Por lo mismo, consagrado al cántico, el silencio crece y se encamina hacia su forma: la palabra asciende, se torna transparente. Y a través de los que algunos llaman “prosa poética” o “poema en prosa” —Cortázar utilizó el nombre de “prosema”— y que de manera particular preciso como “verso corrido”, puesto que se apoya en la sonoridad silábica, en la combinación equilibrada de silencio armónicos, evoca tiempos, espacios, circunstancias; momento de su travesía personal, de su éxodo casi bíblico: “Hoy digo que conocí el desierto/ y lo primero que acude a la mirada es una serpiente/ que rompe la claridad del verano/ con su piel deslumbrante./ Y yo inmóvil, sin temor,/ calculando simplemente lo recóndito/ de la belleza que custodia siempre/ el veneno en sus entrañas”. (pp. 55-56)

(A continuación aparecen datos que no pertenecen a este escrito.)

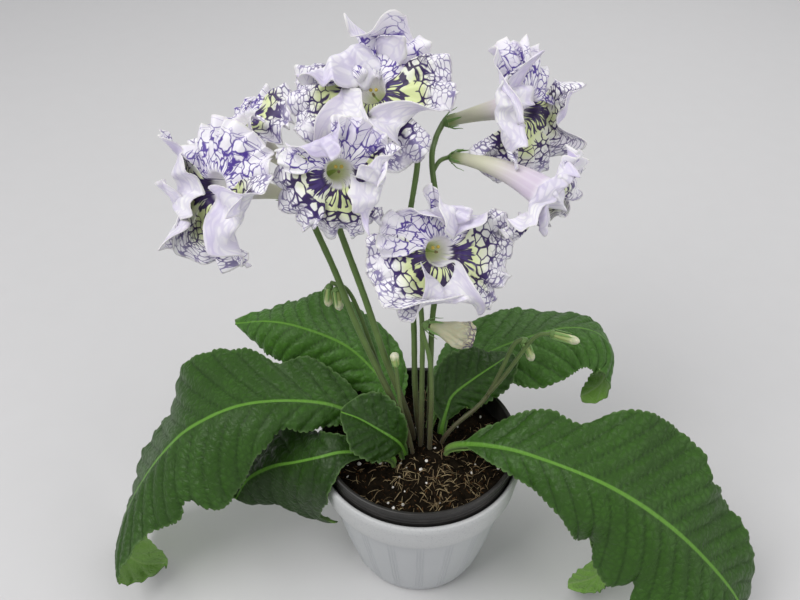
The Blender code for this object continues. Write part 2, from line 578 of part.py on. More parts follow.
def lobe_rows(bloom, number, directions):
    """Rows of points out one lobe: it leaves the throat at the lobe's lean, curls as it goes out,
    spreads from its clefts to a round end, and its margin is pulled up and down in ruffles."""
    facing, upper, right = directions
    centre, reach = LOBES[number]
    out = np.arange(1, LIMB_ROWS + 1)[:, None] / LIMB_ROWS
    t = np.linspace(-1, 1, LOBE_COLUMNS + 1)
    outline = CLEFT_REACH + (1 - CLEFT_REACH) * (1 - np.abs(t) ** 2.6) ** 0.6
    column = np.arange(len(t))
    turn = 2.3 * number + bloom["radius"]
    ripple = np.where(column % 2, 1.0, -1.0) * (0.8 + 0.2 * np.sin(1.7 * column + turn))
    swell = SWELL * np.sin(1.1 * math.pi * t + turn)
    length = (bloom["radius"] * MM * reach - THROAT_RADIUS) * out * outline * (1 + SCALLOP * ripple * out)
    angle = np.radians(bloom["lean"][number] + bloom["curl"] * out)
    around = np.radians(centre + t * LOBE_HALF_ANGLE * (1 - CLEFT_GAP * (0.3 + 0.7 * out)))
    wave = (ripple * out**RUFFLE_POWER + swell * out) * bloom["ruffle"] * MM
    far = THROAT_RADIUS + length * np.cos(angle) - wave * np.sin(angle)
    lift = length * np.sin(angle) + wave * np.cos(angle)
    flat = upper * np.cos(around)[..., None] + right * np.sin(around)[..., None]
    return np.array(bloom["mouth"]) * MM + flat * far[..., None] + facing * lift[..., None]


def build_bloom(name, bloom):
    """A trumpet that opens into five ruffled lobes, one thin body with a cleft between lobes."""
    directions = bloom_directions(bloom)
    facing, upper, right = directions
    tube = tube_rings(bloom, upper)
    columns = len(LOBES) * LOBE_COLUMNS
    first_turn = LOBES[0][0] - LOBE_HALF_ANGLE
    turn = np.radians(first_turn + np.arange(columns) * (360 / columns))
    throat = np.array(bloom["mouth"]) * MM + THROAT_RADIUS * (
        upper * np.cos(turn)[:, None] + right * np.sin(turn)[:, None])
    faces = []
    for row in range(len(tube) - 1):
        for k in range(TUBE_SIDES):
            a, b = row * TUBE_SIDES + k, row * TUBE_SIDES + (k + 1) % TUBE_SIDES
            faces += [(a, b + TUBE_SIDES, b), (a, a + TUBE_SIDES, b + TUBE_SIDES)]
    last, first = (len(tube) - 1) * TUBE_SIDES, len(tube) * TUBE_SIDES
    step = columns // TUBE_SIDES
    for k in range(TUBE_SIDES):
        a, b = last + k, last + (k + 1) % TUBE_SIDES
        arc = [first + (k * step + j) % columns for j in range(step + 1)]
        faces += [(a, arc[j], arc[j + 1]) for j in range(step // 2)]
        faces += [(a, arc[step // 2], b)]
        faces += [(b, arc[j], arc[j + 1]) for j in range(step // 2, step)]
    points = [tube.reshape(-1, 3), throat]
    count = first + columns
    for number in range(len(LOBES)):
        points.append(lobe_rows(bloom, number, directions).reshape(-1, 3))
        inner = [first + (number * LOBE_COLUMNS + j) % columns for j in range(LOBE_COLUMNS + 1)]
        for row in range(LIMB_ROWS):
            outer = [count + row * (LOBE_COLUMNS + 1) + j for j in range(LOBE_COLUMNS + 1)]
            for j in range(LOBE_COLUMNS):
                faces += [(inner[j], outer[j], outer[j + 1]), (inner[j], outer[j + 1], inner[j + 1])]
            inner = outer
        count += LIMB_ROWS * (LOBE_COLUMNS + 1)
    middle, sheet = np.vstack(points), np.array(faces)
    normals = point_normals(middle, sheet)
    return thick_sheet(name, middle + normals * PETAL / 2, middle - normals * PETAL / 2, sheet, "petal")


def point_normals(points, triangles):
    """The mean direction of the triangles round each point, weighted by their area."""
    corners = points[triangles]
    weight = np.cross(corners[:, 1] - corners[:, 0], corners[:, 2] - corners[:, 0])
    total = np.zeros_like(points)
    for k in range(3):
        np.add.at(total, triangles[:, k], weight)
    return unit(total)


def build_calyx(foot, along, hint):
    """A small cup under a tube's foot. Its five sides are drawn out into narrow sepals."""
    along = unit(np.array(along, float))
    upper = unit(np.array(hint, float) - along * (np.array(hint, float) @ along))
    right = np.cross(upper, along)
    corner = np.radians(np.arange(5) * 72 + 20)

    def ring(turn, radius, height):
        flat = upper * np.cos(turn)[:, None] + right * np.sin(turn)[:, None]
        return foot + flat * radius + along * height

    middle = corner + math.radians(36)
    low, rim = ring(corner, CUP_FOOT, -CUP_DEPTH), ring(corner, CUP_RIM, -CLEAR)
    outer = [ring(middle + turn, SEPAL_OUT + SEPAL_THICK, -SEPAL_THICK) for turn in (-0.2, 0.2)]
    inner = [ring(middle + turn, SEPAL_OUT, 0) for turn in (-0.25, 0.25)]
    tip = ring(middle, SEPAL_TIP_OUT, SEPAL_LENGTH)
    points = np.vstack([low, rim, *outer, *inner, tip])
    low, rim, outer_a, outer_b, inner_a, inner_b, tip = np.arange(len(points)).reshape(-1, 5)
    faces = [(low[0], low[k], low[k + 1]) for k in (1, 2, 3)]
    faces += [(rim[0], rim[k + 1], rim[k]) for k in (1, 2, 3)]
    for k in range(5):
        root = [low[k - 4], low[k], rim[k], rim[k - 4]]
        bend = [outer_b[k], outer_a[k], inner_a[k], inner_b[k]]
        for j in range(4):
            faces += [(root[j - 1], root[j], bend[j]), (root[j - 1], bend[j], bend[j - 1]),
                      (bend[j - 1], bend[j], tip[k])]
    return mesh_object("piece", points, np.array(faces), "stalk")


def build_bud(tip, along, length):
    """A closed bud: a slim club that widens to its blunt end."""
    along = unit(np.array(along, float))
    start, length = np.array(tip) * MM, length * MM
    return rod([start + along * length * share for share in BUD_SHARES], BUD_RADII, BUD_SIDES)


def knob_point(bloom):
    """Where a pedicel meets the knob under a bloom's foot, in mm."""
    axis = bloom_axis(bloom, 9)
    return tuple((axis[0] - unit(axis[1] - axis[0]) * 2.4 * MM) / MM)


def build_stalk(name, stalk):
    """One peduncle with its pedicels, calyxes, pistils and buds, joined as it grew."""
    routes = [stalk["path"], *stalk.get("branches", [])]
    for k, key in enumerate(stalk.get("blooms", [])):
        routes[k] = [*routes[k], knob_point(BLOOMS[key])]
    path = smooth_path(np.array(routes[0]) * MM, stalk["rings"])
    base = rod(path, [STALK_RADIUS * stalk.get("girth", 1.0), STALK_RADIUS * 0.8], STALK_SIDES, name)
    pieces = []
    for branch in routes[1:]:
        pieces.append(rod(smooth_path(np.array(branch) * MM, 7), [PEDICEL_RADIUS] * 2, STALK_SIDES))
    for key in stalk.get("blooms", []):
        bloom = BLOOMS[key]
        axis = bloom_axis(bloom, 3, end=PISTIL_END)
        first = bloom_axis(bloom, FADED_RINGS if key == "faded" else TUBE_RINGS)
        along = first[1] - first[0]
        pieces.append(build_calyx(axis[0], along, bloom["upper"]))
        pistil = np.vstack([axis[0] - unit(along) * 1.0 * MM, axis])
        pieces.append(rod(pistil, [1.0 * MM, 1.0 * MM, 0.8 * MM], 4))
    for tip, along, length in stalk.get("buds", []):
        pieces.append(build_bud(tip, along, length))
    group = bpy.data.collections.new(name + "_pieces")
    for piece in pieces:
        bpy.context.scene.collection.objects.unlink(piece)
        group.objects.link(piece)
    if pieces:
        join(base, group)
    return base


def build_faded_bloom(name, bloom):
    """A spent bloom: the trumpet has fallen in, with its lobes shrunk to a crumpled knot."""
    axis = bloom_axis(bloom, FADED_RINGS, start=0.03)
    turn = np.arange(FADED_SIDES) * (2 * math.pi / FADED_SIDES)
    share = np.linspace(0, 1, FADED_RINGS)
    radius = np.interp(share, FADED_SHARES, FADED_RADII)
    _, side, normal = frames(axis, bloom["upper"])
    crease = 1 + 0.20 * np.sin(3 * turn + 5 * share[:, None]) * share[:, None] ** 0.7
    crease = crease + 0.10 * np.sin(5 * turn - 9 * share[:, None]) * share[:, None]
    ring = normal[:, None] * np.cos(turn)[:, None] - side[:, None] * np.sin(turn)[:, None] * 0.75
    points = (axis[:, None] + ring * (radius[:, None] * crease)[..., None]).reshape(-1, 3)
    faces = []
    for row in range(FADED_RINGS - 1):
        for k in range(FADED_SIDES):
            a, b = row * FADED_SIDES + k, row * FADED_SIDES + (k + 1) % FADED_SIDES
            faces += [(a, b + FADED_SIDES, b), (a, a + FADED_SIDES, b + FADED_SIDES)]
    tip = len(points)
    for k in range(FADED_SIDES):
        a, b = (FADED_RINGS - 1) * FADED_SIDES + k, (FADED_RINGS - 1) * FADED_SIDES + (k + 1) % FADED_SIDES
        faces.append((a, tip, b))
    middle = np.vstack([points, axis[-1:] - unit(axis[-1] - axis[-2]) * 3 * MM])
    normals = point_normals(middle, np.array(faces))
    return thick_sheet(name, middle + normals * PETAL / 2, middle - normals * PETAL / 2,
                       np.array(faces), "faded_petal")


def build_all():
    clear_scene()
    build_outer_pot()
    build_nursery_pot()
    stems = [(leaf["midrib"], LEAF_HOLE) for leaf in LEAVES.values()]
    stems += [(stalk["path"], HOLE_CORNER * (STALK_RADIUS * stalk.get("girth", 1.0) + HOLE_ROOM))
              for stalk in STALKS.values()]
    build_soil([(np.array(path[0]) * MM, np.array(path[1]) * MM, radius) for path, radius in stems])
    for name, leaf in LEAVES.items():
        build_leaf("leaf_" + name, leaf)
    for name, stalk in STALKS.items():
        build_stalk("stalk_" + name, stalk)
    for name, bloom in BLOOMS.items():
        maker = build_faded_bloom if name == "faded" else build_bloom
        maker("bloom_" + name, bloom)


build_all()
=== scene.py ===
"""The looks of a potted cape primrose, laid out as an add-on and run as a script. It loads the
packed frame, then one operator for each group of pieces replaces the plain solids with finished
ones: the two pots, the soil, the leaves, the stalks and the blooms. All lengths are metres in the
frame's own axes: +Z up, +Y away from the viewer, origin at the centre of the outer pot's foot."""

import math

import bpy
import numpy as np
from bpy.props import FloatProperty, FloatVectorProperty, IntProperty, PointerProperty
from mathutils import Matrix


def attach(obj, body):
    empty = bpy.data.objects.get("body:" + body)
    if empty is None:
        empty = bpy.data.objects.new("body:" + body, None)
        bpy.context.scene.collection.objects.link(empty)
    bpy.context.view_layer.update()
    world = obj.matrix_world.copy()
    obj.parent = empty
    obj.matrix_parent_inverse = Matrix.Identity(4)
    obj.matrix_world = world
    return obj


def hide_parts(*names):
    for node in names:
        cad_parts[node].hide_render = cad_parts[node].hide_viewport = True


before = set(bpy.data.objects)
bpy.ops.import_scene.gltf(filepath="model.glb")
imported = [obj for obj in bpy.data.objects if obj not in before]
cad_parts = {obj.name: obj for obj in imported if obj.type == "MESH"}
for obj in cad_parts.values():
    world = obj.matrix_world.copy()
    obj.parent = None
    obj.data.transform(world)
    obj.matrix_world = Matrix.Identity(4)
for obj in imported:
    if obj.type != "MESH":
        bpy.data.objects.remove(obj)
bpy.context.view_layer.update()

bl_info = {
    "name": "Potted Cape Primrose",
    "version": (1, 0, 0),
    "blender": (4, 5, 0),
    "location": "3D View > Sidebar > Primrose",
    "description": "Dresses a packed cape primrose: pots, soil, leaves, stalks and ruffled blooms",
    "category": "Object",
}

MM = 0.001
CLEAR = 0.4 * MM

# Pots, as the frame's own solids are built
OUTER_RIM_Z = 0.0935
COLLAR_FOOT_Z = 0.073
COLLAR_FOOT_RADIUS = 0.0592
COLLAR_RADIUS = 0.0615
NURSERY_RIM_Z = 0.1025
NURSERY_RIM_RADIUS = 0.0580
NURSERY_BAND_FOOT_Z = 0.0885
NURSERY_FOOT_RADIUS = 0.0345
NURSERY_FLOOR_Z = 0.0033
NURSERY_WALL = 1.3 * MM
NURSERY_TOP_RADIUS = 0.0545  # under the band
NURSERY_LIP_RADIUS = 0.0568
SOIL_Z = 0.0900
SOIL_RADIUS = 0.0536
POT_SIDES = 168
SOIL_RINGS = 72
SOIL_SIDES = 300
FIBRE_SEED = 41
GRAIN_SEED = 77

# Leaves
BLADE = 0.8 * MM
RIB_DEPTH = 3.0 * MM
RIB_WIDTH = 3.2 * MM
RIB_SHARES = [0.4, 1.0, 0.5, 0.1]
PETIOLE_HALF_WIDTH = 2.3 * MM
TIP_HALF_WIDTH = 1.0 * MM
HALF_PHASE = 2.0
STATIONS = [0.0, 0.25, 0.5, 0.75, 1.0]

# Stalks and blooms
STALK_RADIUS = 1.7 * MM
PEDICEL_RADIUS = 1.2 * MM
CUP_DEPTH = 2.4 * MM
STALK_SIDES = 16
SEPALS = 5
TUBE_FOOT_RADIUS = 2.7 * MM
THROAT_RADIUS = 8.5 * MM
TUBE_FLARE = 1.25
TUBE_BEND = 0.5
SOLID_COLUMNS = 8  # the ruffles' half waves across a lobe, as in the frame's solids
LOBE_HALF_ANGLE = 36
CLEFT_GAP = 0.06
RUFFLE_POWER = 2.2
SWELL = 0.5
SCALLOP = 0.04
LOBES = [(36, 0.88), (108, 1.0), (180, 1.05), (252, 1.0), (324, 0.88)]  # turn from upper, reach
UPPER_LOBES = (0, 4)
FOLD_START = 0.36  # shares of a lobe's length between which a fold turns it over
FOLD_END = 0.80
PETAL_LIGHT = {"Subsurface_Weight": 0.35, "Subsurface_Scale": 0.0015,
               "Subsurface_Radius": (0.8, 0.7, 0.9)}

# Stage
SENSOR_WIDTH = 36.0
LAMP_AIM = (0.0, 0.0, 0.15)

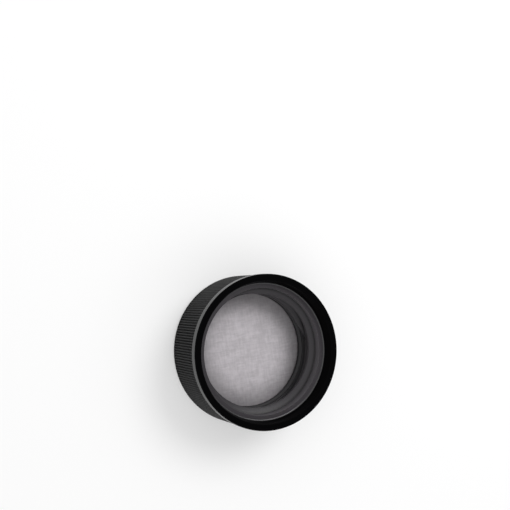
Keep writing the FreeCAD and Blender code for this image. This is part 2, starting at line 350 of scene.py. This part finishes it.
def new_material(name):
    """A new node material, with its node tree and its surface shader."""
    material = bpy.data.materials.new(name)
    material.use_nodes = True
    tree = material.node_tree
    shader = tree.nodes["Principled BSDF"]
    return material, tree, shader


def grain(tree, scale, detail, stretch=(1.0, 1.0, 1.0)):
    """Noise over the piece's own coordinates, as an output."""
    place = tree.nodes.new("ShaderNodeTexCoord")
    mapping = tree.nodes.new("ShaderNodeMapping")
    mapping.inputs["Scale"].default_value = stretch
    pattern = tree.nodes.new("ShaderNodeTexNoise")
    pattern.inputs["Scale"].default_value = scale
    pattern.inputs["Detail"].default_value = detail
    tree.links.new(place.outputs["Object"], mapping.inputs["Vector"])
    tree.links.new(mapping.outputs["Vector"], pattern.inputs["Vector"])
    return pattern.outputs["Fac"]


def add_bump(tree, shader, height, distance, strength):
    """A bump from one height socket."""
    bump = tree.nodes.new("ShaderNodeBump")
    bump.inputs["Distance"].default_value = distance
    bump.inputs["Strength"].default_value = strength
    tree.links.new(height, bump.inputs["Height"])
    tree.links.new(bump.outputs["Normal"], shader.inputs["Normal"])


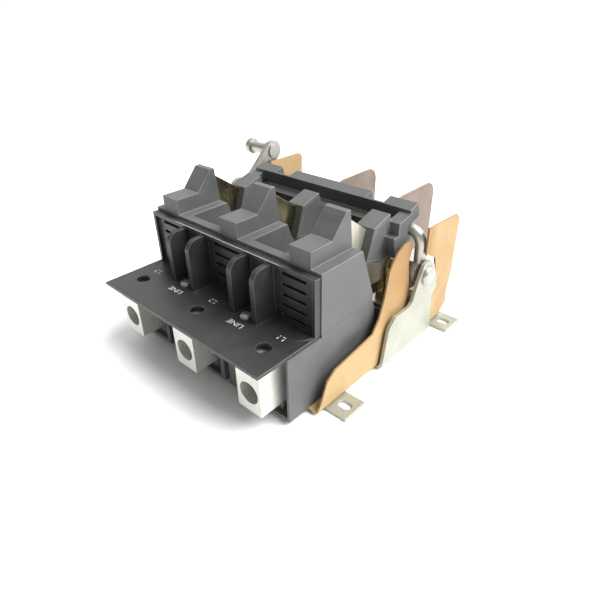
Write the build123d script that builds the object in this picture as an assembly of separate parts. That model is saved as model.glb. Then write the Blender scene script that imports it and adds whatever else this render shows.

En otras instancias me ocuparía del símbolo de la serpiente en tanto conocimiento. O como expresión de la misma Diosa madre de la cual Yanira García es fiel servidora en virtud de que lo aquí manifestado precisa que “la hondura tiene su esencia propia y una voz de temblor sacude el desarraigo…”. Raíz de la memoria revela la voz actual de la autora —voz de arena traspasada, hecha polvo, con sabor a desierto, expresa al final del libro— y constituye una obra luminosa, intensa, que genera un nítido universo lírico.

Yanira García, Raíz en la memoria. Premio Efrén Rebolledo 2017 (Secretaría de Cultura, Pachuca, Hidalgo, 2018; 66 pp).